April’s unemployment numbers are “for the record books,” but may not be particularly meaningful, says Darcy Briggs, senior vice president and portfolio manager with Franklin Templeton Canada.
On Friday, Statistics Canada announced the economy shed just under 2 million jobs in April — a staggering number, but about half of what economists had predicted.
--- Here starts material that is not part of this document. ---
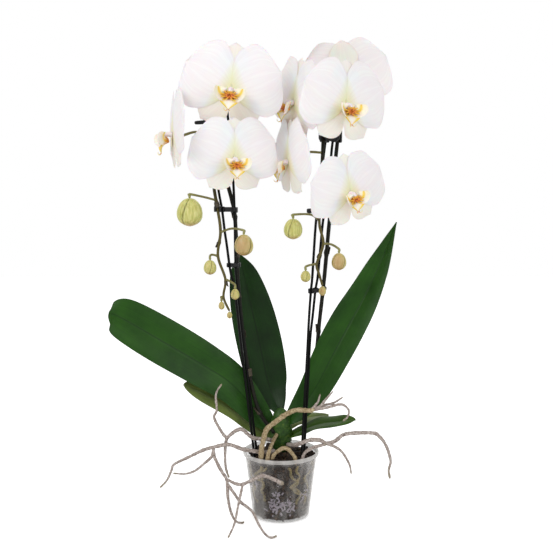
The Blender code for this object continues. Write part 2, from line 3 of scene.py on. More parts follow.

The unemployment rate hit 13%, the second-highest rate on record.
While the numbers are cataclysmic, they don’t provide much insight on where the economy is headed, Briggs said.
“It’ll catch people’s attention, because we’ve never seen numbers this big in a month before,” Briggs said, but he added that Franklin Templeton isn’t “attaching a whole lot of importance” to the data.
“We had fully expected ‘cliff economics’ — everything just fell off a cliff in March and April,” Briggs said. “How’s it going to look on the other side?”
In positioning portfolios going forward, Briggs said he’d be paying closer attention to the speed at which the economy recovers as provinces gradually lift lockdown restrictions.
“When you restart the economy, what does the restart look like?” Briggs asked. “That’ll have a direct impact in terms of asset valuations and economic activity.”
Briggs said there are “multiple scenarios” for an economic recovery, ranging from a quick, V-shaped recovery, to a lengthy, L-shaped recovery, in which people are so spooked they don’t venture out to support businesses that reopen.
Restarting the economy, Briggs said, “should improve the unemployment rate,” but he added that Friday’s unemployment figures don’t capture everyone who’s out of work, such as those receiving the recently extended emergency wage subsidy.
“There is a scenario where you reengage the economy and then those on the emergency wage benefit aren’t recalled because the demand isn’t there,” Briggs said. “They may be off to the unemployment line because the demand just isn’t back.”
Briggs said Franklin Templeton’s base case is for a gradual economic recovery, but the firm’s projections will “constantly evolve” because there’s no base case to which Covid-19 can be compared.
“There’s really nothing to benchmark this to,” he said. “The last pandemic of any consequence was 100 years ago.”